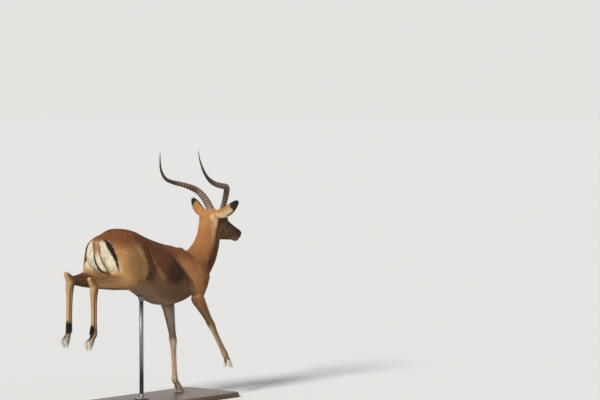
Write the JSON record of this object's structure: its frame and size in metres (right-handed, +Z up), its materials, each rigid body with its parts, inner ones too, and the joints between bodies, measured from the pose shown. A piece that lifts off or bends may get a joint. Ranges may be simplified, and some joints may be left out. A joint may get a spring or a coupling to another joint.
{
  "type": "impala antelope",
  "caption": "Male impala landing from a bound on one forefoot, hind legs trailing, head turned, with ringed lyre horns, held by a rod on a flat display board.",
  "frame": {"origin": "on the floor under the middle of the whole model's box", "axes": "+X the way the animal runs, +Y its left side, +Z up"},
  "size_m": [1.3832, 0.4364, 1.448],
  "materials": {
    "coat": "short smooth hair, red-brown above, white below and behind",
    "eye": "dark and wet",
    "horn": "satin keratin, ringed below and smooth at the tip",
    "hoof": "satin keratin",
    "board": "dark satin",
    "steel": "satin"
  },
  "bodies": {
    "root": {"trunk": "coat", "neck": "coat", "head": "coat", "tail": "coat", "foreleg_left": "coat", "foreleg_right": "coat", "hindleg_left": "coat", "hindleg_right": "coat", "ear_left": "coat", "ear_right": "coat", "eye_left": "eye", "horn_left": "horn", "hoof_fore_left_outer": "hoof", "hoof_fore_left_inner": "hoof", "hoof_hind_left_outer": "hoof", "hoof_hind_left_inner": "hoof", "eye_right": "eye", "horn_right": "horn", "hoof_fore_right_outer": "hoof", "hoof_fore_right_inner": "hoof", "hoof_hind_right_outer": "hoof", "hoof_hind_right_inner": "hoof", "stand_base": "board", "stand_flange": "steel", "stand_rod": "steel"}
  },
  "joints": []
}
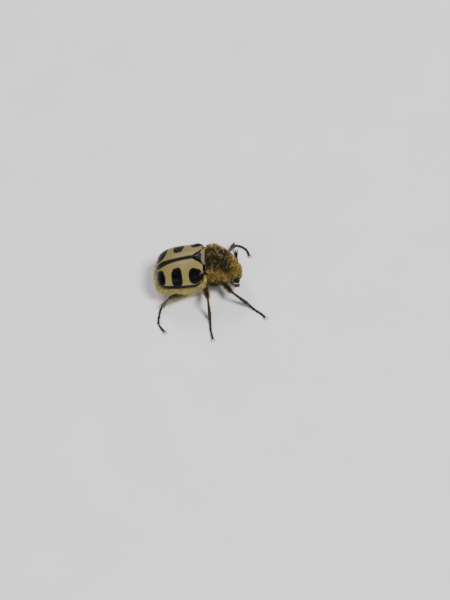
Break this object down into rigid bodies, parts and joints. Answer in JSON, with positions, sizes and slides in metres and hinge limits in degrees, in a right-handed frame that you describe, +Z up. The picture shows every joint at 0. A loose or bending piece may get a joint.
* * *
EXERCISE REQUIREMENTS >>
Each entry must be reproduced verbatim.

ANSWER TO THE PROBLEM >>
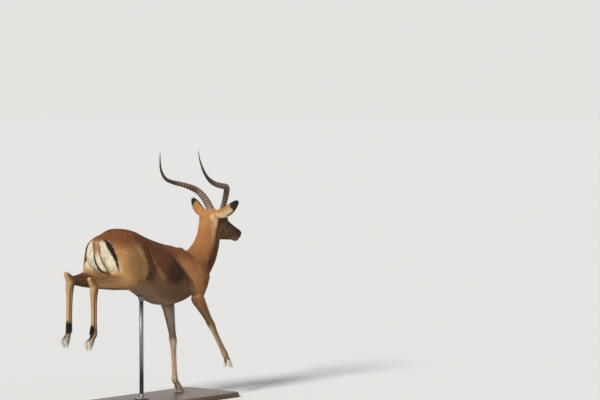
Write the JSON record of this object's structure: its frame and size in metres (right-handed, +Z up), its materials, each rigid body with its parts, inner ones too, and the joints between bodies, measured from the pose shown. A piece that lifts off or bends may get a joint. Ranges may be simplified, and some joints may be left out. A joint may get a spring or a coupling to another joint.
{
  "type": "impala antelope",
  "caption": "Male impala landing from a bound on one forefoot, hind legs trailing, head turned, with ringed lyre horns, held by a rod on a flat display board.",
  "frame": {"origin": "on the floor under the middle of the whole model's box", "axes": "+X the way the animal runs, +Y its left side, +Z up"},
  "size_m": [1.3832, 0.4364, 1.448],
  "materials": {
    "coat": "short smooth hair, red-brown above, white below and behind",
    "eye": "dark and wet",
    "horn": "satin keratin, ringed below and smooth at the tip",
    "hoof": "satin keratin",
    "board": "dark satin",
    "steel": "satin"
  },
  "bodies": {
    "root": {"trunk": "coat", "neck": "coat", "head": "coat", "tail": "coat", "foreleg_left": "coat", "foreleg_right": "coat", "hindleg_left": "coat", "hindleg_right": "coat", "ear_left": "coat", "ear_right": "coat", "eye_left": "eye", "horn_left": "horn", "hoof_fore_left_outer": "hoof", "hoof_fore_left_inner": "hoof", "hoof_hind_left_outer": "hoof", "hoof_hind_left_inner": "hoof", "eye_right": "eye", "horn_right": "horn", "hoof_fore_right_outer": "hoof", "hoof_fore_right_inner": "hoof", "hoof_hind_right_outer": "hoof", "hoof_hind_right_inner": "hoof", "stand_base": "board", "stand_flange": "steel", "stand_rod": "steel"}
  },
  "joints": []
}
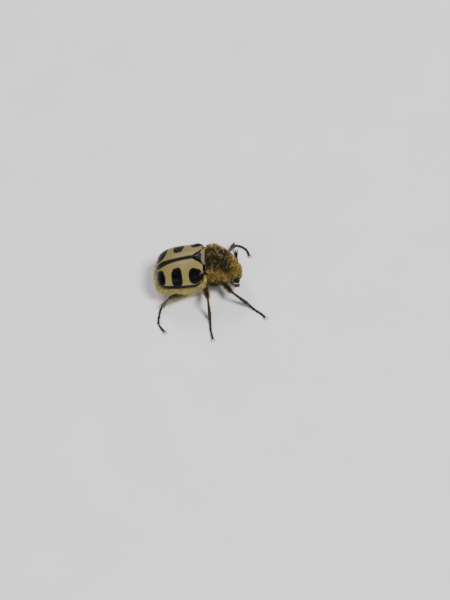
Break this object down into rigid bodies, parts and joints. Answer in JSON, with positions, sizes and slides in metres and hinge limits in degrees, in a right-handed frame that you describe, +Z up. The picture shows every joint at 0. A loose or bending piece may get a joint.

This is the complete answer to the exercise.